Se cree que el 25 de marzo de 1300 –otros estudiosos proponen el 7 de abril– el poeta Dante Alighieri inició con su imaginación el periplo, que duró una semana, del infierno al paraíso, pasando por el purgatorio. Para realizar esa proeza necesitó tres guías: Virgilio (símbolo de la razón), que lo condujo en el infierno hasta la cima del purgatorio; Beatriz (la gracia), desde el Edén hasta el Empíreo; y san Bernardo (la gloria), para llegar a la visión divina final. Este poema cuidadosamente planeado se llamó Comedia para distinguirlo de la tragedia: la comedia empieza mal y termina bien; este comienza en el infierno y acaba en el paraíso.
Además es comedia porque no emplea el latín literario, sino el toscano, “la lengua vulgar, en la que se comunican las mujercillas”, dirá Dante, cuyas dos primeras partes ya circulaban en 1315. Casi cuarenta años más tarde, un exultante Giovanni Boccaccio calificó la Comedia de divina, y así la posteridad la conoció: Divina comedia, aunque en la edición que repaso –con prólogo, comentarios y traducción de José María Micó– se restituye el título Comedia (Barcelona, Acantilado, 2018).

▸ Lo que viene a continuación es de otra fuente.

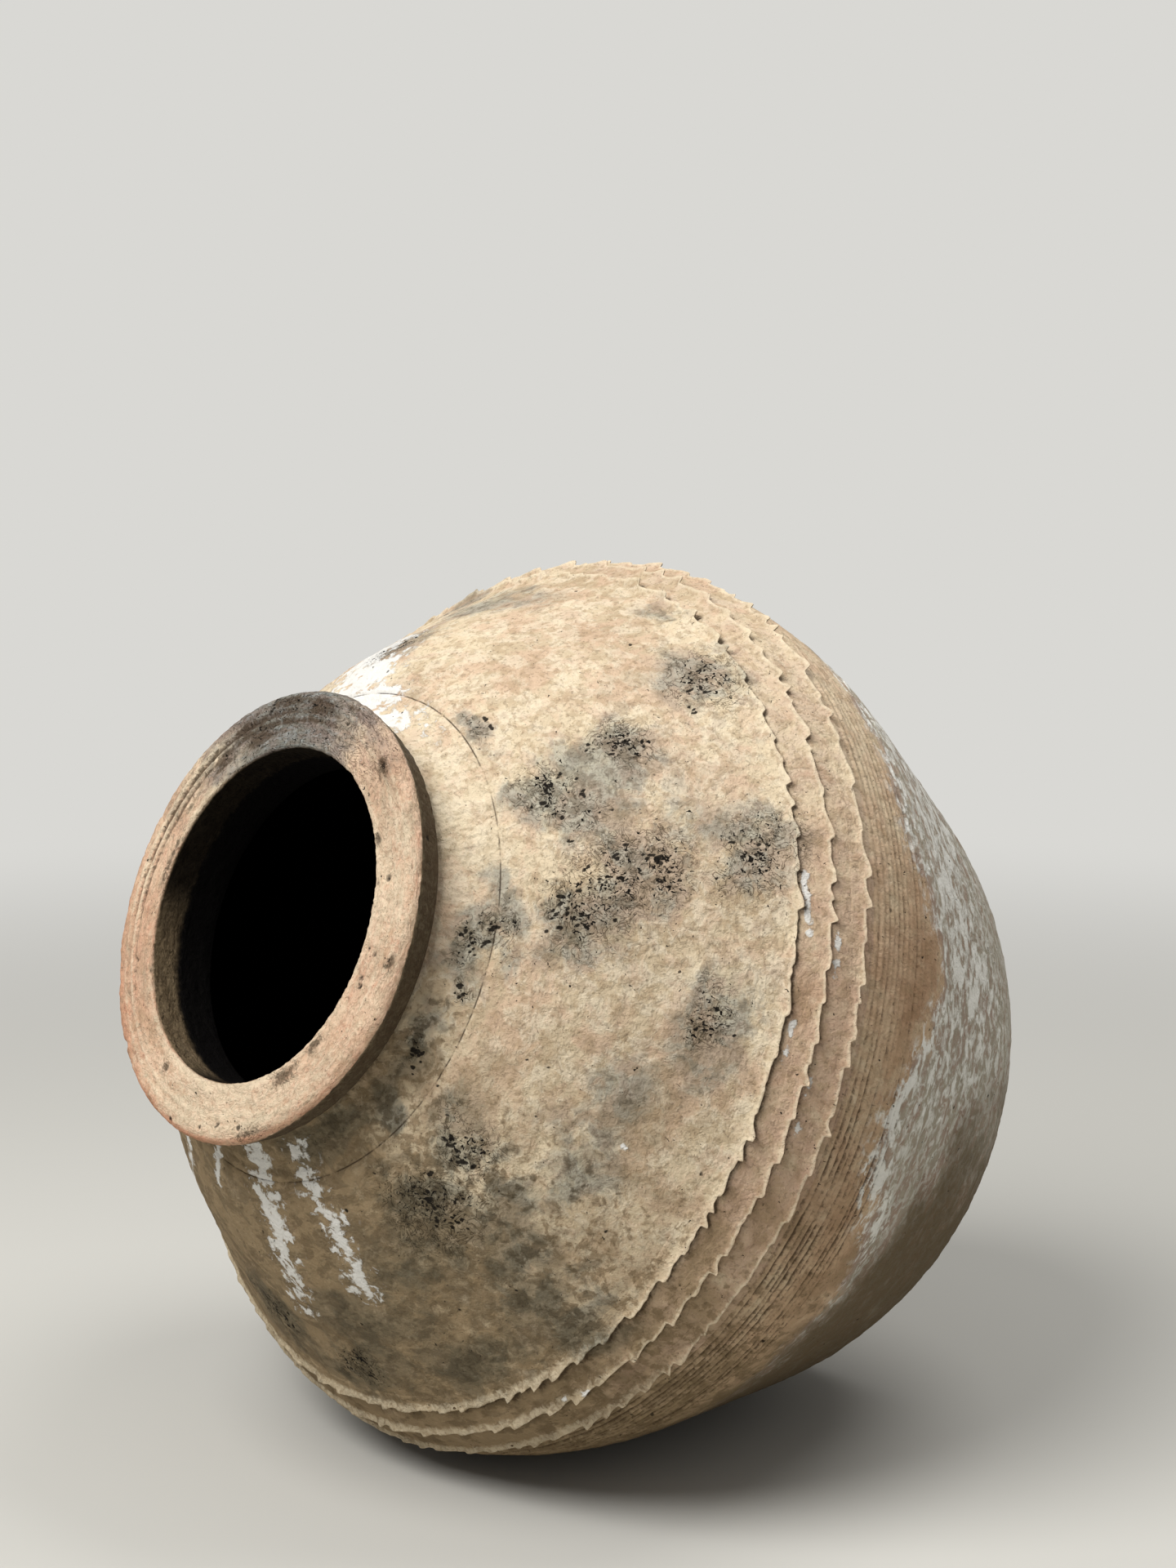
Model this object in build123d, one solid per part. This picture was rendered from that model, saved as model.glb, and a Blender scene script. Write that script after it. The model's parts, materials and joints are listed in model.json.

Como algunos tal vez recuerden, este poema es un extraordinario relato con nuevas estrofas inventadas y estructura numérica basada en el tres.
La Comedia se expone como el cumplimiento de un camino de perfección, lo que podemos tomar no estrictamente en una dimensión religiosa, sino en un sentido más amplio y más práctico porque lo espiritual es parte de toda universalidad. Según Micó, es “un poema que no nos habla del saber, sino del vivir, de la vida mortal y de la vida eterna, a través de una ficción autobiográfica que pretendía alcanzar –y así ha acabado siendo– dimensión ecuménica”. El personaje y el autor del poema son el mismo Dante, a punto de cumplir 35 años, quien hace este viaje en un tiempo de extravío, miedo, desolación y angustia.
En los reinos recorridos por Dante las almas ‘pagan’ según se hayan comportado en vida. El infierno contiene lujuriosos, suicidas, despilfarradores, aduladores, malos consejeros, pusilánimes, golosos, avaros, iracundos, violentos, traidores, todos rufianes que sufren penas eternas, sin salvación. En el purgatorio están soberbios, perezosos, glotones, arrepentidos, asesinados que pueden expiar las faltas cometidas; hay alguna esperanza, pues son pecadores que han hecho un mal uso del amor. En el paraíso –la “divina floresta” que contrasta con la “selva oscura” en la que se hallaba el protagonista– hay armonía, luminosidad, inteligencia, orden.